- Abbreviation: ÖSP
- Chairman: Sinan Çiftyürek
- Founded: 21 December 2011
- Headquarters: Ankara, Turkey
- Membership (2024): 99
- Ideology: Socialism Democratic socialism Marxism Pro-Kurdish federalism Anti-imperialism
- Political position: Left-Wing
- Colors: Yellow, Red and Black

= Freedom and Socialism Party =

The Freedom and Socialism Party (Özgürlük ve Sosyalizm Partisi, ÖSP) is a Kurdish-based democratic socialist and federalist political party in Turkey. The party mentioned as Partiya Azadî û Sosyalîzmê in Kurdish.

==Development==
Communist Party of Kurdistan cadres including Sinan Çiftyürek and Mehmet Akyol announced the founding of a new frame for a legal party named Mesopotamia Socialist Party (Mezopotamya Sosyalist Partisi) after a November 2003 meeting in Gaziantep.
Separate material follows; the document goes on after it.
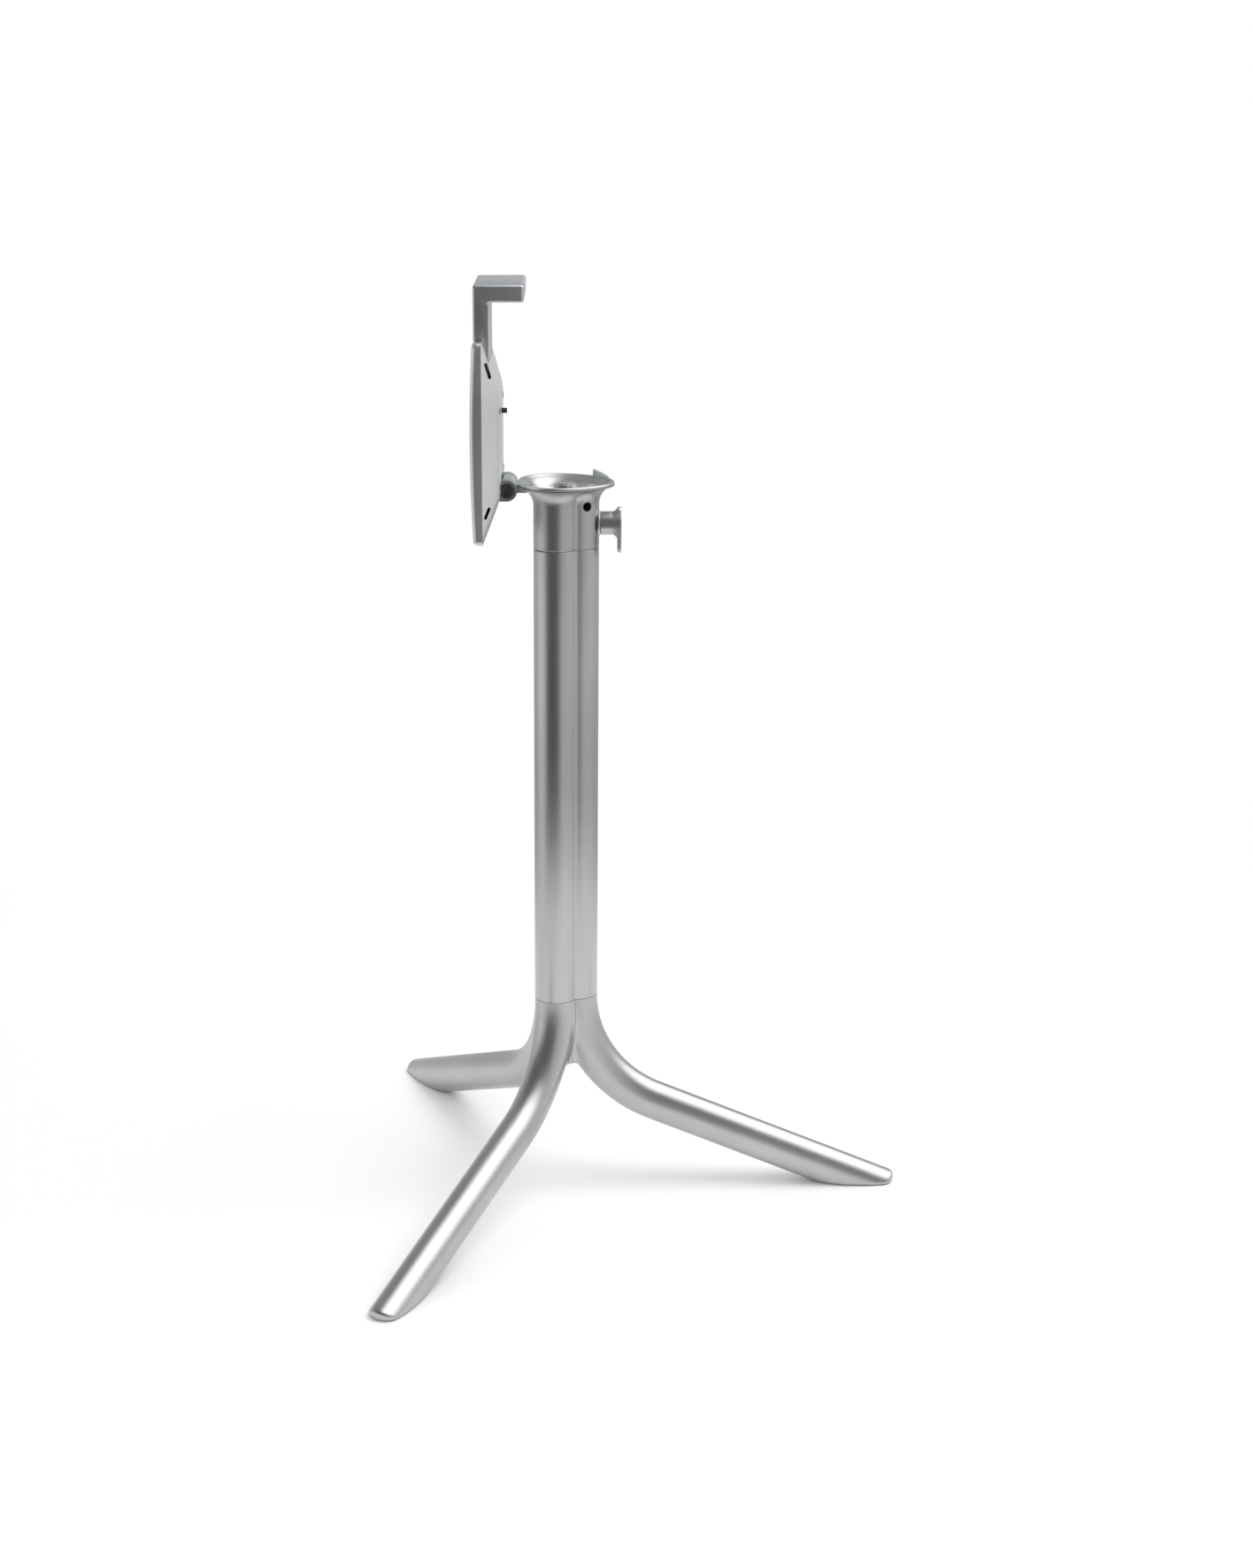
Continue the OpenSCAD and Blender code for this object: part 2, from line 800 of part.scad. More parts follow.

The initiative for Mesopotamia Socialist Party merged with the Socialist Party Founders Committee, another faction of Kurdish socialists in October 2010. The new group was named the Freedom and Socialism Party and it was officially founded on 19 December 2011 with Çiftyürek as the chairman.

==Ideology==
Founder and chairman Sinan Çiftyürek describes the Freedom and Socialist Party as "a workers' party with a socialist line" and with no particular ethnic emphasis albeit its Kurdish background. The party propagates a federation of Turkish and Kurdish peoples "on a condition of equality".